I disagree with the majority; the reasoning and result I reach would not implicate a vast majority of commercial transactions. Rather, its application is limited strictly to the realm of consignment sales and cognate arrangements. What is unusual, and, for me, ultimately dispositive, about the instant situation is that the victim here retained legal title, first to the tuna, and then to the auction proceeds. The diversion of the latter to the defendant’s own purposes satisfied the second element of the crime of larceny — conversion of the tangible property of another. The staple vendor could make no similar claim.

If this seems an overly technical basis on which to determine whether or not conduct falls within the reach of the larceny statute, in practice, it is usually quite clear that a consignee is accepting a special responsibility for the property of another for *223potential sale. This is often an advantageous arrangement for a merchant: as noted already, where goods are advanced on credit, they become a merchant’s property, and he is required to pay for them whether sold or unsold. In exchange for the reduced risk associated with a consignment sale — where unsold items are simply returned, see Deyrmanjian v. Palais, 311 Mass. 553, 554 (1942) — a concomitant burden settles on the consignee to safeguard the consignor’s property, segregating it from his own assets. Here the defendant forgot this obligation, and treated what he knew to be the victim’s property as though it were his own. This is the essence of larceny.

In the end, this is a fairly simple case.

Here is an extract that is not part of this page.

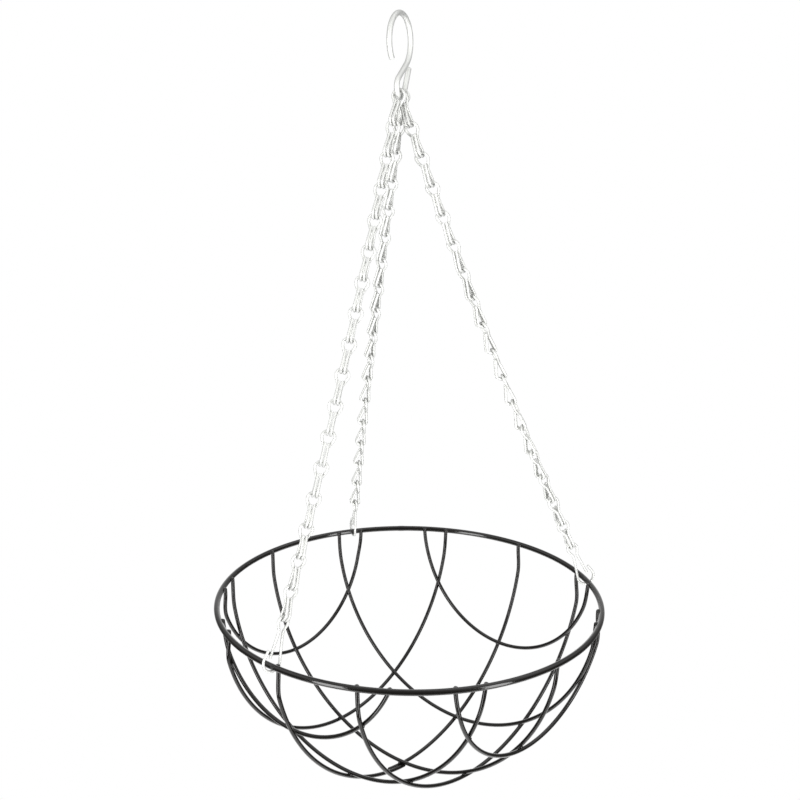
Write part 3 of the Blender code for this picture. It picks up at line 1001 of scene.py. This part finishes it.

The victim caught a fish, and entrusted it to the defendant for the narrow purpose of conveying it to auction. In these circumstances, the defendant was the victim’s agent, a mere factor — no reasonable argument can be made that ownership of the fish ever passed to the defendant. Indeed, the majority never identifies any specific moment when title to the fish plausibly might have passed to him. When, after the auction, the defendant pocketed the proceeds, he stole the victim’s money.

As to the question of the defendant’s intent — i.e., whether = he intended to deprive the victim of his share of the sale proceeds indefinitely or only until his business fortunes changed — unlike the majority, I defer to the fact finder. Intent, relating as it does to a subjective state of mind, almost never is proved by direct evidence. See Commonwealth v. Stewart, 411 Mass. 345, 350 (1991). The trial judge, who had the opportunity to observe the witnesses firsthand, apparently concluded that the defendant had it in mind to keep the victim’s money. I cannot fairly say that such an inference was wholly unsupported by the evidence here.4 See Commonwealth v. Latimore, 378 Mass. 671, 677 (1979).

*224Lastly, the majority, without pointing to any case authority, suggests that the Bankruptcy Code provides the sole medium through which the victim can find a remedy here. In essence, the majority argues that the bankruptcy laws have preempted the criminal law in this area. This is a spurious assertion. State criminal law is a matter purely of State concern. Although it is possible that Congress, acting through the power of the commerce clause, might preempt the right of a State to enforce its criminal laws, no authority — statutory or common law — has been presented that even suggests that the Bankruptcy Code ever has been interpreted to have such preemptive effect. In the absence of any such authority, I reject the majority’s novel construction.

At the conclusion of all the evidence, the judge found the defendant guilty of larceny but not guilty of larceny by check. The judge then observed, “[t]he larceny, if it occurred at all, occurred on the failure to account for the funds after the [fish] auction.

“And I think by failing to turn over [Souza’s] share of the money at that point in time that the [defendant committed a larceny.”

The court in Sturm v. Boker, 150 U.S. at 329-330, stated, “The recognized distinction between bailment and sale is that ... the title to the property is not changed. . . .

“[An] agency to sell and return the proceeds . . . stands upon precisely the same footing, and does not involve a change of title. An essential incident to trust property is that the trustee or bailee can never make use of it for his own benefit.” The most widely cited modem commentator takes exactly the same approach: “A consignment of goods for sale does not pass the title at any time, nor does it contemplate that it should be passed. The very term implies *222an agency, and the title is in the consignor, the consignee being his agent.” Hawkland, Consignment Selling Under the Uniform Commercial Code, 67 Com. L.J. 146, 147 (1962), citing Rio Grande Oil Co. v. Miller Rubber Co., 31 Ariz. 84 (1926).

In many key respects, this case mirrors the situation in Commonwealth v. Hull, 296 Mass. 327, 329-330 (1937). There the defendant, a stockbroker, was entrusted with securities. The owner instructed the defendant to sell the bonds and deliver up the proceeds. The defendant agreed. However, after selling the bonds, he used the proceeds to secure unrelated debts of his employer. In these circumstances, the court concluded that the defendant could be convicted of larceny of either the bonds (since there was evidence that he intended to convert them to his employer’s use from the outset) or the proceeds from the sale. Id. at 330.

While the majority is correct that there was no direct evidence of the defendant’s intent here, I note that the intent required for a larceny conviction (i.e., an intent to deprive the victim of his property permanently) may be inferred from actions that suggest indifference as to whether a victim recovers his property. See Commonwealth v. Souza, 428 Mass. 478, 490 (1998). Here, such indifference reasonably might be inferred from the fact that the defendant accepted a consignment knowing the fragile state of his business, and the concomitant likelihood that the defendant would not be able to remit the victim’s money to him after the auction. Further, unlike the majority, I see no necessity for the defendant to have hatched a plan to steal from the victim at the time of the consignment. It would suffice to support the conviction here *224even if it could be inferred that the notion to steal only crossed the defendant’s mind once he had the auction proceeds in hand.